**Provided data**
--------------------

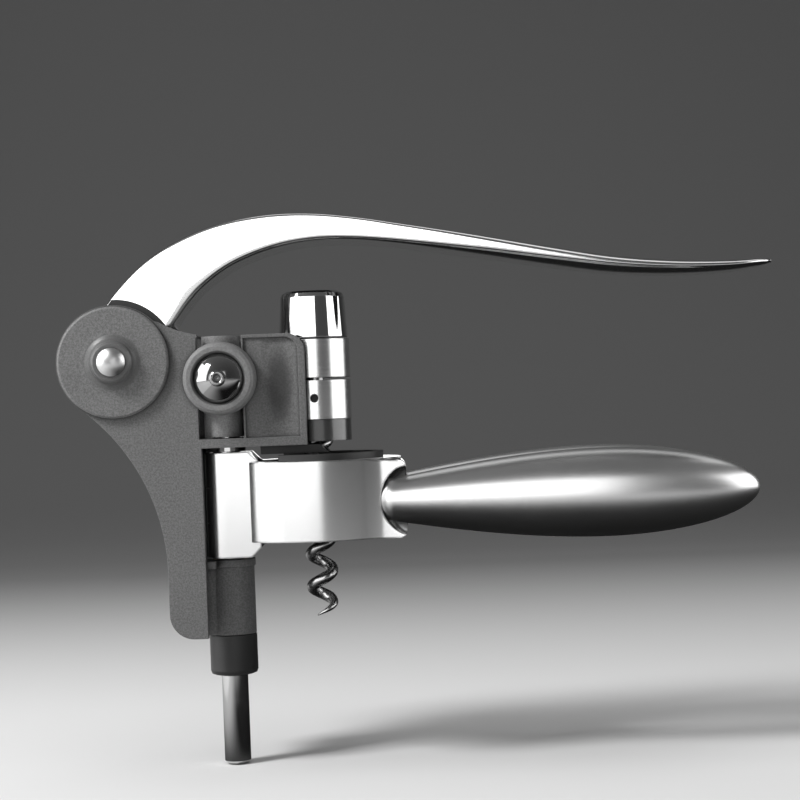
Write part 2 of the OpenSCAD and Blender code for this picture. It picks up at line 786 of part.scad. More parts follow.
module guide_collar_far() {
  color("dimgray") mirror([0, 1, 0]) turned_y(-collar_y, post_x, bolt_up) collar_shape();
}

module head_sleeve() {
  color("silver") difference() {
    translate([0, 0, sleeve_z]) cylinder(r = sleeve_r, h = sleeve_h);
    translate([0, 0, sleeve_z - 1]) cylinder(r = core_r + fit, h = sleeve_h + 2);
    translate([-sleeve_r - 1, -arm_half - fit, sleeve_z - 1]) {
      cube([sleeve_r, 2*arm_half + 2*fit, sleeve_h + 2]);
    }
  }
}

module top_cap() {
  inside = core_r - 0.6 + fit;
  top_r = cap_top_d/2;
  color("lightgray") translate([0, 0, cap_z]) rotate_extrude() polygon([
    [inside, 0], [sleeve_r - 0.5, 0], [sleeve_r - 0.3, 0.3], [top_r, cap_h - 1.6],
    [top_r - 0.4, cap_h - 0.6], [top_r - 1.5, cap_h], [0, cap_h], [0, cap_h - 1.8],
    [inside - 1, cap_h - 1.8], [inside, cap_h - 2.8]
  ]);
}

module spindle_bush() {
  color("goldenrod") translate([0, 0, sleeve_z + 0.2]) difference() {
    cylinder(r = shank_r + 1.6, h = spigot_top - sleeve_z - 0.2);
    translate([0, 0, -1]) cylinder(r = shank_r + run, h = big);
  }
}

// ---------- Worm ----------

shank_low = sleeve_z - 0.2;
coil_top = shank_low + 0.3;
turn_in = 0.7*worm_pitch;                     // length in which the coil leaves the axis
worm_steps = 18;                              // sections to a turn
worm_sides = 8;
worm_n = ceil((coil_top + worm_depth)/worm_pitch*worm_steps);

function ease(t) = t <= 0 ? 0 : t >= 1 ? 1 : t*t*(3 - 2*t);
function unit(v) = v/norm(v);
function worm_z(i) = -worm_depth + (coil_top + worm_depth)*i/worm_n;
function worm_a(z) = 90 + 360*(z - feed_pin_z)/worm_pitch;
// The middle of the wire, which starts on the axis under the shank
function worm_at(z) = let (a = worm_a(z), c = coil_r*ease((coil_top - z)/turn_in)) [c*cos(a), c*sin(a), z];
// The wire thins to the point
function worm_thick(z) = wire_r*min(1, 0.12 + (z + worm_depth)/(0.55*worm_pitch));
function worm_ring(i) =
  let (z = worm_z(i), a = worm_a(z), w = worm_thick(z),
       along = unit(worm_at(z + 0.01) - worm_at(z - 0.01)),
       out = [cos(a), sin(a), 0], n = unit(out - (out*along)*along), b = cross(along, n))
  [for (k = [0:worm_sides - 1])
    worm_at(z) + w*cos(360*k/worm_sides)*n + w*sin(360*k/worm_sides)*b];

module worm_coil() {
  m = worm_sides;
  points = [for (i = [0:worm_n]) each worm_ring(i)];
  sides = [for (i = [0:worm_n - 1]) for (k = [0:m - 1])
    let (j = (k + 1)%m)
    each [[i*m + k, (i + 1)*m + k, (i + 1)*m + j], [i*m + k, (i + 1)*m + j, i*m + j]]];
  ends = [[for (k = [0:m - 1]) k], [for (k = [m - 1:-1:0]) worm_n*m + k]];
  polyhedron(points, concat(sides, ends));
}

module worm() {
  color("darkgray") union() {
    worm_coil();
    translate([0, 0, shank_low - 1]) cylinder(r = shank_r, h = spigot_top + 4.6 - shank_low);
  }
}

washer_t = 0.8;

module worm_washer() {
  color("silver") translate([0, 0, spigot_top + 0.1]) difference() {
    cylinder(r = shank_r + 1.9, h = washer_t);
    translate([0, 0, -1]) cylinder(r = shank_r + fit, h = big);
  }
}

module worm_nut() {
  color("silver") translate([0, 0, spigot_top + washer_t + 0.15]) difference() {
    cylinder(r = shank_r + 1.8, h = 2.4, $fn = 6);
    translate([0, 0, -1]) cylinder(r = shank_r + fit, h = big);
  }
}

// ---------- Jaws ----------

root_round = 3.8;                             // length of the rounded root

// The jaw's seat for a handle's root, open towards the handle
module root_pocket() {
  grow = fit*root_d/(2*root_seat_r);
  polygon(concat(
    [[0, 0]], [for (k = [0:4]) root_point(k/4, grow)],
    [[root_d/2 + grow, root_round + 4], [0, root_round + 4]]
  ));
}

// A half turn-round wedge that keeps angles a0 to a1 round the worm's axis
module sector(a0, a1, r) {
  mid = (a0 + a1)/2;
  polygon([
    [0, 0], r*[cos(a0), sin(a0)], 1.6*r*[cos((a0 + mid)/2), sin((a0 + mid)/2)],
    1.6*r*[cos(mid), sin(mid)], 1.6*r*[cos((mid + a1)/2), sin((mid + a1)/2)], r*[cos(a1), sin(a1)]
  ]);
}

cup_r = 9.8;                                  // round hollow at the end of a jaw, about the handle's root
cup_side = 2;                                 // the hollow's middle lies this far outside the handle's axis
boss_front = root_side + 5.5;
boss_back = 5.5;
boss_end = 22.7;
boss_edge_r = 2.2;                            // corner radius of the boss's end
flare_r = 8;                                  // hollow sweep from the ring out to the boss
flare_a = atan2(boss_front, boss_end) + acos(
  ((ring_r + flare_r)^2 + boss_front^2 + boss_end^2 - flare_r^2)
  /(2*(ring_r + flare_r)*norm([boss_front, boss_end])));
flare_at = (ring_r + flare_r)*[cos(flare_a), -sin(flare_a)];
boss_top = ring_top - 0.9;                    // the boss falls away a little towards its end
stud_r = 1.9;
stud_in = root_out - 12.6;
root_seat_r = 2.6;                            // flat end of a handle's rounded root

module handle_frame() {
  translate([root_out, -root_side, handle_z]) children();
}

// The near jaw. own = 1 has the outer two knuckles, own = 0 the middle one
module jaw_body(own) {
  low = hinge_low;
  k1 = low + knuckle_h;
  k2 = k1 + gap;
  k3 = k2 + knuckle_h;
  k4 = k3 + gap;
  spans = own == 1 ? [[low, k1], [k4, hinge_top]] : [[k2, k3]];
  chamfer = 3;
  arm_x = -ring_left + 2.5;
  difference() {
    union() {
      // ring
      intersection() {
        translate([0, 0, ring_low]) cylinder(r = ring_r, h = ring_h);
        translate([-ring_left, -ring_r - 1, ring_low - 1]) {
          cube([ring_left + ring_r + 1, ring_r + 1 - jaw_gap, ring_h + 2]);
        }
      }
      // end that carries the handle, flaring out of the ring
      intersection() {
        translate([0, 0, ring_low]) linear_extrude(ring_h) difference() {
          polygon([
            (ring_r - lap)*[cos(flare_a), -sin(flare_a)], flare_at, [boss_end, -boss_front],
            [boss_end, -boss_back], [ring_r*0.6, -boss_back]
          ]);
          translate(flare_at) circle(r = flare_r);
        }
        slab(-big/2, 0) {
          polygon([
            [0, ring_low], [boss_end - boss_edge_r, ring_low], [boss_end, ring_low + boss_edge_r],
            [boss_end, boss_top - boss_edge_r], [boss_end - boss_edge_r, boss_top],
            [ring_r*0.5, ring_top], [0, ring_top]
          ]);
          for (z = [ring_low + boss_edge_r, boss_top - boss_edge_r]) {
            translate([boss_end - boss_edge_r, z]) circle(r = boss_edge_r);
          }
        }
      }
      // arm outside the knuckles, with its corners cut down to the ring
      slab(-arm_out, -arm_in) polygon([
        [post_x, low], [arm_x - chamfer, low], [arm_x, low + chamfer],
        [arm_x, hinge_top - chamfer], [arm_x - chamfer, hinge_top], [post_x, hinge_top]
      ]);
      intersection() {
        translate([post_x, 0, low]) cylinder(r = arm_out, h = hinge_h);
        translate([post_x, 0, low - 1]) linear_extrude(hinge_h + 2) sector(242, 272, arm_out + 1);
      }
      for (s = spans) {
        translate([post_x, 0, s[0]]) cylinder(r = knuckle_r, h = s[1] - s[0]);
        intersection() {
          translate([post_x, -arm_in - lap, s[0]]) cube([arm_x - post_x, arm_in + lap - 0.25, s[1] - s[0]]);
          slab(-arm_out, 0) polygon([
            [post_x, low], [arm_x - chamfer, low], [arm_x, low + chamfer],
            [arm_x, hinge_top - chamfer], [arm_x - chamfer, hinge_top], [post_x, hinge_top]
          ]);
        }
      }
    }
    // room for the liner and the neck
    translate([0, 0, low - 1]) cylinder(r = liner_r + fit, h = hinge_h + 4);
    // room for the other jaw's knuckles and for the post
    intersection() {
      translate([post_x, 0, low - 1]) cylinder(r = arm_in, h = hinge_h + 2);
      union() {
        if (own == 1) translate([post_x, 0, k1]) cylinder(r = arm_in + 1, h = k4 - k1);
        if (own == 0) {
          translate([post_x, 0, low - 1]) cylinder(r = arm_in + 1, h = k2 - low + 1);
          translate([post_x, 0, k3]) cylinder(r = arm_in + 1, h = hinge_top - k3 + 1);
        }
      }
    }
    translate([post_x, 0, low - 1]) cylinder(r = post_r + run, h = hinge_h + 2);
    // cup and screw hole of the handle
    handle_frame() {
      translate([cup_r, -cup_side, 0]) sphere(r = cup_r);
      rotate([0, 90, 0]) rotate_extrude() root_pocket();
      translate([-stud_in - 0.2, 0, 0]) rotate([0, 90, 0]) cylinder(r = stud_r + fit, h = 10);
    }
  }
}

module jaw_near() {
  color("silver") jaw_body(1);
}

module jaw_far() {
  color("silver") mirror([0, 1, 0]) jaw_body(0);
}

module jaw_liner() {
  difference() {
    translate([0, 0, ring_low + 0.5]) cylinder(r = liner_r, h = ring_h + 1.1);
    translate([0, 0, ring_low - 1]) cylinder(r = neck_r, h = ring_h + 4);
    translate([-ring_r, -jaw_gap, ring_low - 1]) cube([2*ring_r, ring_r + 2, ring_h + 4]);
    translate([-ring_r - 9.5, -ring_r, ring_low - 1]) cube([ring_r, 2*ring_r, ring_h + 4]);
  }
}

module jaw_liner_near() {
  color("black") jaw_liner();
}

module jaw_liner_far() {
  color("black") mirror([0, 1, 0]) jaw_liner();
}

// The handle's half profile: a rounded root, a swelling neck, then half an oval
handle_l = handle_reach - root_out;
swell_l = handle_swell - root_out;
neck_slope = 0.18;
// A point on the rounded root, from its flat end at t = 0 to its full width at t = 1
function root_point(t, grow = 0) =
  let (a0 = asin(2*root_seat_r/root_d), a = a0 + (90 - a0)*t)
  [(root_d/2 + grow)*sin(a), root_round*(1 - cos(a)/cos(a0))];
function handle_radius(u) =
  let (t = (u - root_round)/(swell_l - root_round), v = (u - swell_l)/(handle_l - swell_l))
  u < swell_l ? (2*t^3 - 3*t^2 + 1)*root_d/2 + (t^3 - 2*t^2 + t)*neck_slope*(swell_l - root_round)
    + (3*t^2 - 2*t^3)*handle_d/2 :
  handle_d/2*sqrt(max(0, 1 - v^2));
neck_n = 12;
tip_n = 12;

module handle_grip() {
  handle_frame() rotate([0, 90, 0]) difference() {
    rotate_extrude() polygon(concat(
      [[0, 0]],
      [for (k = [0:4]) root_point(k/4)],
      [for (k = [1:neck_n]) let (u = root_round + (swell_l - root_round)*k/neck_n) [handle_radius(u), u]],
      [for (k = [1:tip_n]) let (u = swell_l + (handle_l - swell_l)*sin(90*k/tip_n))
        [k == tip_n ? 0 : handle_radius(u), u]]
    ));
    translate([0, 0, -1]) cylinder(r = stud_r + fit, h = 13);
  }
}

module handle_near() {
  color("silver") handle_grip();
}

module handle_far() {
  color("silver") mirror([0, 1, 0]) handle_grip();
}

// Threaded stud from the jaw into the handle
module handle_stud() {
  handle_frame() translate([-stud_in, 0, 0]) rotate([0, 90, 0]) cylinder(r = stud_r, h = stud_in + 11.8);
}

module handle_stud_near() {
  color("gray") handle_stud();
}

module handle_stud_far() {
  color("gray") mirror([0, 1, 0]) handle_stud();
}

frame_near();
frame_far();
pivot_cover_near();
pivot_cover_far();
pivot_pin();
pivot_rivet_head();
frame_screws();
post_bush();
end_cap();
mouth_stop();
nut_housing();
feed_nut();
feed_pins();
lever_arm();
drive_gear();
gear_rivets();
carriage();
rack_bar();
rack_pin();
guide_post();
cross_bolt();
bolt_cap_nut();
guide_collar_near();
guide_collar_far();
head_sleeve();
top_cap();
spindle_bush();
worm();
worm_washer();
worm_nut();
jaw_near();
jaw_liner_near();
handle_near();
handle_stud_near();
jaw_far();
jaw_liner_far();
handle_far();
handle_stud_far();
hinge_washer();
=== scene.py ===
"""Lever corkscrew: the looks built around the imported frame."""

import math

import bmesh
import bpy
from mathutils import Matrix, Vector


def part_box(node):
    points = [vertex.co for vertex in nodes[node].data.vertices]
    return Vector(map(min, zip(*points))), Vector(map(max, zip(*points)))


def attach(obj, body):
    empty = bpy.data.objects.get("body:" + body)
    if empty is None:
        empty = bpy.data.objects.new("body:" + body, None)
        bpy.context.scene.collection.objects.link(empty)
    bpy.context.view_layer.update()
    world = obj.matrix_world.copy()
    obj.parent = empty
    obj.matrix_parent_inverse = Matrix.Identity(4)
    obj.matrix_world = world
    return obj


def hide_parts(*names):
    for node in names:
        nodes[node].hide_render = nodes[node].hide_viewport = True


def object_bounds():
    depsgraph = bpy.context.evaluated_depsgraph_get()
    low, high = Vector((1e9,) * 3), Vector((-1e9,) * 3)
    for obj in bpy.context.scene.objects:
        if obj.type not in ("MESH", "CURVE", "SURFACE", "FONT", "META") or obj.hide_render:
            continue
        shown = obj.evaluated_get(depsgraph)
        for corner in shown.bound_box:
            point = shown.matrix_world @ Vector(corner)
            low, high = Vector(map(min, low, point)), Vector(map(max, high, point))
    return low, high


MM = 0.001
SHARP = math.radians(34)

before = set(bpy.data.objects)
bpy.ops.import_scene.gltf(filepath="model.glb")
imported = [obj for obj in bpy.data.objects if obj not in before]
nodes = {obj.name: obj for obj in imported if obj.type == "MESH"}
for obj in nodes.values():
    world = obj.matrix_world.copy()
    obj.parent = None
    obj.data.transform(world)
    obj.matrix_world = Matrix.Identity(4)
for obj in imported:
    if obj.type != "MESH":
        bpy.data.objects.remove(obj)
cad_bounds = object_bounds()


# ---------- Shader maths ----------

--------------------

**Exercise aim**
Return nothing but the lines running from the line with "into the handle" through the line with "for corner in", exactly as they appear.

**Response to this exercise**
// Threaded stud from the jaw into the handle
module handle_stud() {
  handle_frame() translate([-stud_in, 0, 0]) rotate([0, 90, 0]) cylinder(r = stud_r, h = stud_in + 11.8);
}

module handle_stud_near() {
  color("gray") handle_stud();
}

module handle_stud_far() {
  color("gray") mirror([0, 1, 0]) handle_stud();
}

frame_near();
frame_far();
pivot_cover_near();
pivot_cover_far();
pivot_pin();
pivot_rivet_head();
frame_screws();
post_bush();
end_cap();
mouth_stop();
nut_housing();
feed_nut();
feed_pins();
lever_arm();
drive_gear();
gear_rivets();
carriage();
rack_bar();
rack_pin();
guide_post();
cross_bolt();
bolt_cap_nut();
guide_collar_near();
guide_collar_far();
head_sleeve();
top_cap();
spindle_bush();
worm();
worm_washer();
worm_nut();
jaw_near();
jaw_liner_near();
handle_near();
handle_stud_near();
jaw_far();
jaw_liner_far();
handle_far();
handle_stud_far();
hinge_washer();
=== scene.py ===
"""Lever corkscrew: the looks built around the imported frame."""

import math

import bmesh
import bpy
from mathutils import Matrix, Vector


def part_box(node):
    points = [vertex.co for vertex in nodes[node].data.vertices]
    return Vector(map(min, zip(*points))), Vector(map(max, zip(*points)))


def attach(obj, body):
    empty = bpy.data.objects.get("body:" + body)
    if empty is None:
        empty = bpy.data.objects.new("body:" + body, None)
        bpy.context.scene.collection.objects.link(empty)
    bpy.context.view_layer.update()
    world = obj.matrix_world.copy()
    obj.parent = empty
    obj.matrix_parent_inverse = Matrix.Identity(4)
    obj.matrix_world = world
    return obj


def hide_parts(*names):
    for node in names:
        nodes[node].hide_render = nodes[node].hide_viewport = True


def object_bounds():
    depsgraph = bpy.context.evaluated_depsgraph_get()
    low, high = Vector((1e9,) * 3), Vector((-1e9,) * 3)
    for obj in bpy.context.scene.objects:
        if obj.type not in ("MESH", "CURVE", "SURFACE", "FONT", "META") or obj.hide_render:
            continue
        shown = obj.evaluated_get(depsgraph)
        for corner in shown.bound_box:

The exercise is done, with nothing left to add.